Chocolate Spot Disease of Faba Bean




Faba bean is also known as broad bean, is one of the earliest domesticated food legumes in the world, probably in the late Neolithic period. Cultivated faba bean is mainly used as human food in developing countries and animal feed in industrialized countries.
          Chocolate spot is the most important disease of faba beans. This disease can be managed through an integrated approach including careful paddock selection, the use of resistant varieties and strategic use of foliar fungicides. Symptoms are varied and range from small spots on the leaves to complete blackening of the entire plant.
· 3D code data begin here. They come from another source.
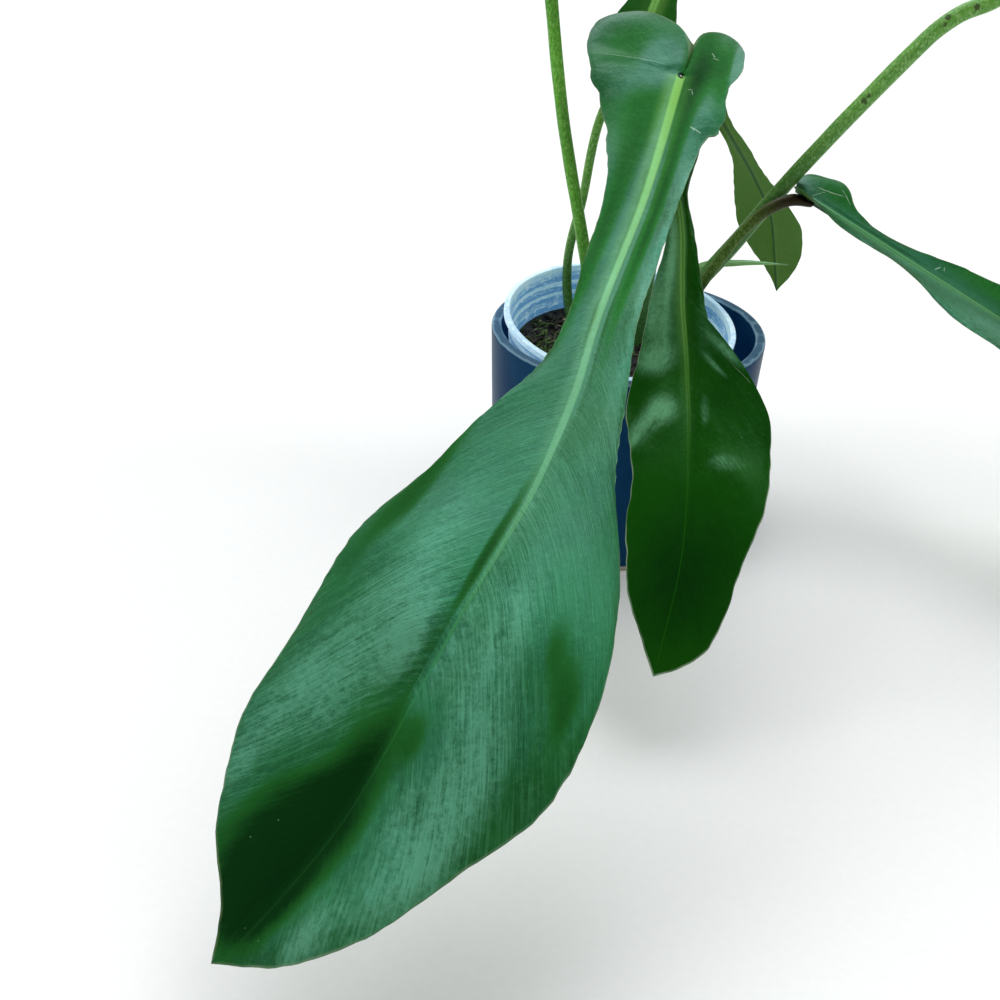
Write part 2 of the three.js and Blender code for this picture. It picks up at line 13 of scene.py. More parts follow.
import bmesh
import bpy
import numpy as np
from mathutils import Matrix, Vector


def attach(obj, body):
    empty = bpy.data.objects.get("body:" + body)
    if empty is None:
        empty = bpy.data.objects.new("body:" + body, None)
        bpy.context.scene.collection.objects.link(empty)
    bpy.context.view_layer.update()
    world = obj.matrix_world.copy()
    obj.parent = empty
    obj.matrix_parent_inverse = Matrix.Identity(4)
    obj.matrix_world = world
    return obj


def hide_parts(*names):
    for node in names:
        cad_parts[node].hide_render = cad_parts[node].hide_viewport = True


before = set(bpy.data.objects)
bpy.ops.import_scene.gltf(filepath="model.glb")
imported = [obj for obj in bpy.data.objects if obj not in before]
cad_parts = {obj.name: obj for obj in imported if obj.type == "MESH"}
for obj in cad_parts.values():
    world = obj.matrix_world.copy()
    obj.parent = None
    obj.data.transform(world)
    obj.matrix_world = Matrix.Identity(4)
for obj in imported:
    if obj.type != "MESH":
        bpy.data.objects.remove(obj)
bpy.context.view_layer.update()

log = logging.getLogger("philodendron")

MM = 0.001
DECIMETRE = 100.0
ROOT = "root"
Colour = tuple[float, float, float]
Rows = list[list[float]]
Array = np.ndarray


def toned(colour: Colour, share: float) -> Colour:
    """Colour darkened by a share under 1, or brightened by one over 1."""
    return tuple(share * part for part in colour)


# Shader sheets

class Tap:
    """A shader socket that takes Python arithmetic, each operator adding one Math node."""

    def __init__(self, sheet: "Sheet", socket: bpy.types.NodeSocket) -> None:
        """Keep the sheet and the socket."""
        self.sheet = sheet
        self.socket = socket

    def _with(self, operation: str, first: Any, second: Any) -> "Tap":
        """Join two values by one Math node."""
        return self.sheet.math(operation, first, second)

    def __add__(self, other: Any) -> "Tap":
        """Sum."""
        return self._with("ADD", self, other)

    __radd__ = __add__

    def __sub__(self, other: Any) -> "Tap":
        """Difference."""
        return self._with("SUBTRACT", self, other)

    def __rsub__(self, other: Any) -> "Tap":
        """Difference from a plain number."""
        return self._with("SUBTRACT", other, self)

    def __mul__(self, other: Any) -> "Tap":
        """Product."""
        return self._with("MULTIPLY", self, other)

    __rmul__ = __mul__

    def __truediv__(self, other: Any) -> "Tap":
        """Quotient."""
        return self._with("DIVIDE", self, other)


class Sheet:
    """A node tree, to which one method adds any node."""

    def __init__(self, tree: bpy.types.NodeTree) -> None:
        """Keep the tree."""
        self.tree = tree

    def feed(self, socket: bpy.types.NodeSocket, value: Any) -> None:
        """Link a tap to a socket, or set a plain value on it.

        Args:
            socket: The input to feed.
            value: A tap, a number, a vector, or a colour of three parts.
        """
        if isinstance(value, Tap):
            self.tree.links.new(value.socket, socket)
        elif isinstance(value, (tuple, list)) and len(value) == 3 and socket.type == "RGBA":
            socket.default_value = (*value, 1.0)
        else:
            socket.default_value = value

    def node(self, kind: str, out: int | str = 0, settings: dict[str, Any] | None = None,
             values: dict[int | str, Any] | None = None) -> Tap:
        """Add any node.

        Args:
            kind: The node's type, without its ShaderNode prefix.
            out: The output to tap.
            settings: Properties of the node, set before its sockets.
            values: Socket name or index to a value or tap.

        Returns:
            The tapped output.
        """
        node = self.tree.nodes.new("ShaderNode" + kind)
        for key, value in (settings or {}).items():
            setattr(node, key, value)
        for key, value in (values or {}).items():
            self.feed(node.inputs[key], value)
        return Tap(self, node.outputs[out])

    def math(self, operation: str, first: Any, second: Any = 0.0) -> Tap:
        """One Math node of two values."""
        return self.node("Math", 0, {"operation": operation}, {0: first, 1: second})

    def mix(self, share: Any, first: Any, second: Any) -> Tap:
        """Colour between first and second by share."""
        return self.node("Mix", 2, {"data_type": "RGBA"}, {0: share, 6: first, 7: second})

    def step(self, value: Any, low: float, high: float, to_low: float = 0.0, to_high: float = 1.0) -> Tap:
        """Smooth step: to_low below low, to_high above high, an S curve between."""
        return self.node("MapRange", 0, {"interpolation_type": "SMOOTHSTEP"},
                         {0: value, 1: low, 2: high, 3: to_low, 4: to_high})

    def place(self) -> Tap:
        """Object coordinates."""
        return self.node("TexCoord", "Object")

    def scaled(self, vector: Tap, scale: Sequence[float]) -> Tap:
        """Vector stretched along each axis."""
        return self.node("VectorMath", 0, {"operation": "MULTIPLY"}, {0: vector, 1: tuple(scale)})

    def noise(self, vector: Tap, scale: float, detail: float = 3.0, roughness: float = 0.55) -> Tap:
        """Soft noise of one value round 0.5."""
        return self.node("TexNoise", 0, {"noise_dimensions": "3D"},
                         {"Vector": vector, "Scale": scale, "Detail": detail, "Roughness": roughness})

    def cells(self, vector: Tap, scale: float) -> Tap:
        """Distance to the nearest cell point."""
        return self.node("TexVoronoi", 0, None, {"Vector": vector, "Scale": scale})

    def chart(self, name: str) -> Tap:
        """Vector of a named UV map."""
        return self.node("UVMap", 0, {"uv_map": name})

    def axis(self, vector: Tap, index: int) -> Tap:
        """One part of a vector."""
        return self.node("SeparateXYZ", index, None, {0: vector})

    def attribute(self, name: str) -> Tap:
        """Value stored on the mesh."""
        return self.node("Attribute", "Fac", {"attribute_name": name})

    def bump(self, height: Tap, strength: float, distance: float) -> Tap:
        """Normal from a height, distance in millimetres."""
        return self.node("Bump", 0, None,
                         {"Height": height, "Strength": strength, "Distance": distance * MM})


class MaterialSheet(Sheet):
    """The node tree of one material."""

    def __init__(self, name: str) -> None:
        """Make a material whose tree holds nothing but its output.

        Args:
            name: The material's name.
        """
        self.material = bpy.data.materials.new(name)
        self.material.use_nodes = True
        super().__init__(self.material.node_tree)
        self.tree.nodes.remove(self.tree.nodes["Principled BSDF"])

    def coat(self, **sockets: Any) -> Tap:
        """Principled shader, whose sockets are named with underscores for spaces."""
        values = {key.replace("_", " "): value for key, value in sockets.items()}
        return self.node("BsdfPrincipled", 0, None, values)

    def shown(self, shader: Tap) -> bpy.types.Material:
        """Put a shader on the surface and return the material."""
        self.feed(self.tree.nodes["Material Output"].inputs["Surface"], shader)
        return self.material

    def finish(self, **sockets: Any) -> bpy.types.Material:
        """Material of one Principled shader."""
        return self.shown(self.coat(**sockets))


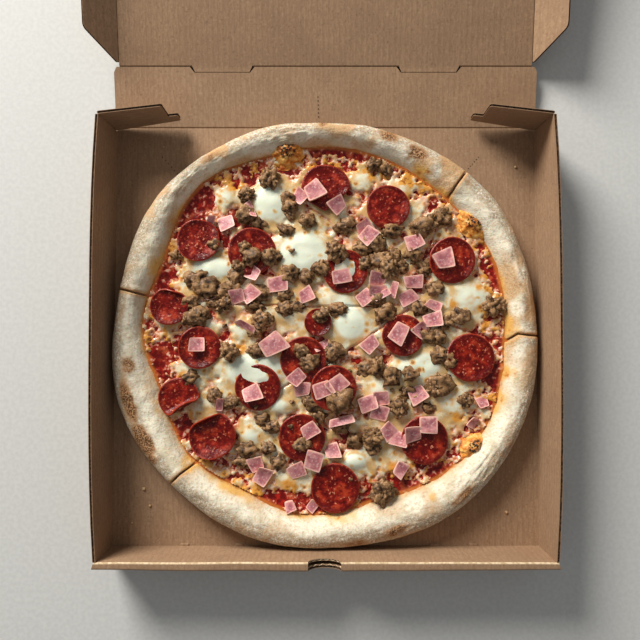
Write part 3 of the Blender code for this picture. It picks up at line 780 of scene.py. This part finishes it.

Leaves are the main part of the plant affected but under favorable conditions for the disease, it also spreads to stems, flowers and pods.
          Chocolate spot, caused by Botrytis fabae and Botrytis cinerea, can survive either as sclerotic in the soil or on crop debris, in infected seed, or plants. Previously unaffected areas the disease developed by the sowing of infected seed. Initially infection usually occurs when spores formed on old bean trash are carried by wind into new crops. These spores may move long distances. Once the disease becomes established it rapidly spreads within a crop, and within 4-5 days, the infection spores can be formed on infected tissue and spread the disease throughout the plant.
The fungus is most aggressive it occurs mainly under cool, humid conditions, particularly at flowering time. Environmental conditions mainly determine the severity of a chocolate spot disease. The optimum conditions are temperatures between 15 and 22°C with at least 90 per cent relative humidity.